Another concern is loss of control. In practice, a good provider should give you more visibility, not less. You should know what is being managed, what standards are being applied, what issues are open and what improvements are recommended. The relationship should feel accountable, not opaque.

Some companies also worry that onboarding will be disruptive. There is always some work involved in taking over an existing environment, especially if documentation is poor or systems have been patched together over time. But a careful onboarding process is exactly what makes future support more reliable. It is better to identify weaknesses early than to discover them during an outage.

A practical way to decide if you are ready

If your team is losing time to recurring IT issues, if security feels reactive, if backups have not been tested recently, or if your business would struggle to recover from a serious outage, you are already in the territory where managed support makes sense.

The same applies if your technology has grown faster than your processes.

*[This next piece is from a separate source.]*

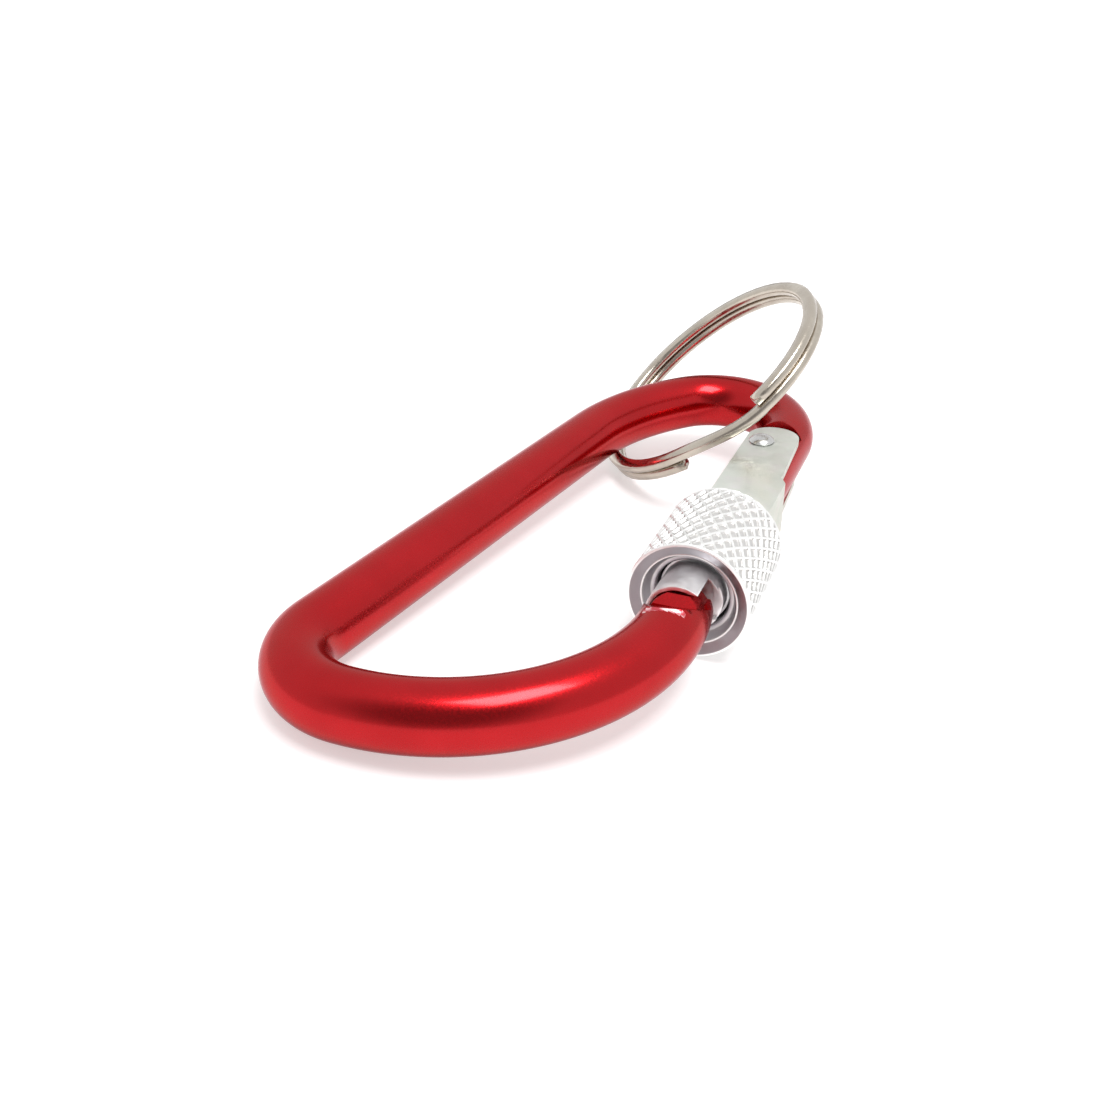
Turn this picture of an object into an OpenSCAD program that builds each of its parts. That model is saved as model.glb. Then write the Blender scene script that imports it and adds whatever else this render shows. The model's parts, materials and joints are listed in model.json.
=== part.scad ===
/* [Body rod] */
// Diameter of the round aluminium rod
rod_d = 6.1; // [5:0.1:8]
// Length of the straight spine between its two bends
spine_len = 47.6; // [40:0.1:60]
// Angle between the spine and the closed gate
gate_tilt = 8.4; // [6:0.1:14]
// Centreline radius of the tight bend at the foot of the spine
heel_bend_r = 7.5; // [6:0.1:12]
// Turn made by that tight bend
heel_bend_angle = 99.2; // [80:0.1:110]
// Centreline radius of the shallow bend at the ring end
slope_bend_r = 26.4; // [20:0.1:40]
// Turn made by the shallow bend
slope_bend_angle = 33.1; // [20:0.1:50]
// Centreline radius of the tight bend at the ring end
ring_bend_r = 7.3; // [6:0.1:12]
// Centreline radius of the wider bend that leads to the pivot
lead_bend_r = 11.3; // [8:0.1:16]
// Turn made by that wider bend
lead_bend_angle = 40; // [20:1:60]
// Straight run from the last bend to the pivot
pivot_run = 6.1; // [5:0.05:12]

/* [Gate] */
// Sideways offset of the gate axis from the pivot
gate_offset = 1.15; // [0:0.05:1.5]
// Width of the flat pivot section
gate_width = 5.9; // [5:0.1:8]
// Thickness over both flat cheeks
gate_thick = 5.4; // [4:0.1:7]
// Distance from the pivot to the end of the flat section
gate_flat_len = 17.6; // [14:0.1:22]
// Outside diameter of the round tube
tube_d = 6.0; // [5:0.1:8]
// Bore of the tube at the nose
tube_bore_d = 5.3; // [4:0.1:6]
// Distance from the pivot to the open end of the tube
tube_end = 33.7; // [30:0.1:42]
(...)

That usually shows up as inconsistent user setups, unclear permissions, ageing devices, informal vendor arrangements and no real plan for continuity. These are common signs that the business has outgrown break-fix support.

For companies that want dependable support and stronger protection without building a full department, a managed model is often the most practical route. Providers such as URBlink are built around that need – combining ongoing IT support with cybersecurity, infrastructure oversight and tailored planning so small businesses can operate with more confidence and less disruption.

The right technology partner should make your business feel steadier, not more complicated. If your systems are essential to how you serve customers, manage staff and protect data, waiting until something breaks is usually the most expensive strategy of all.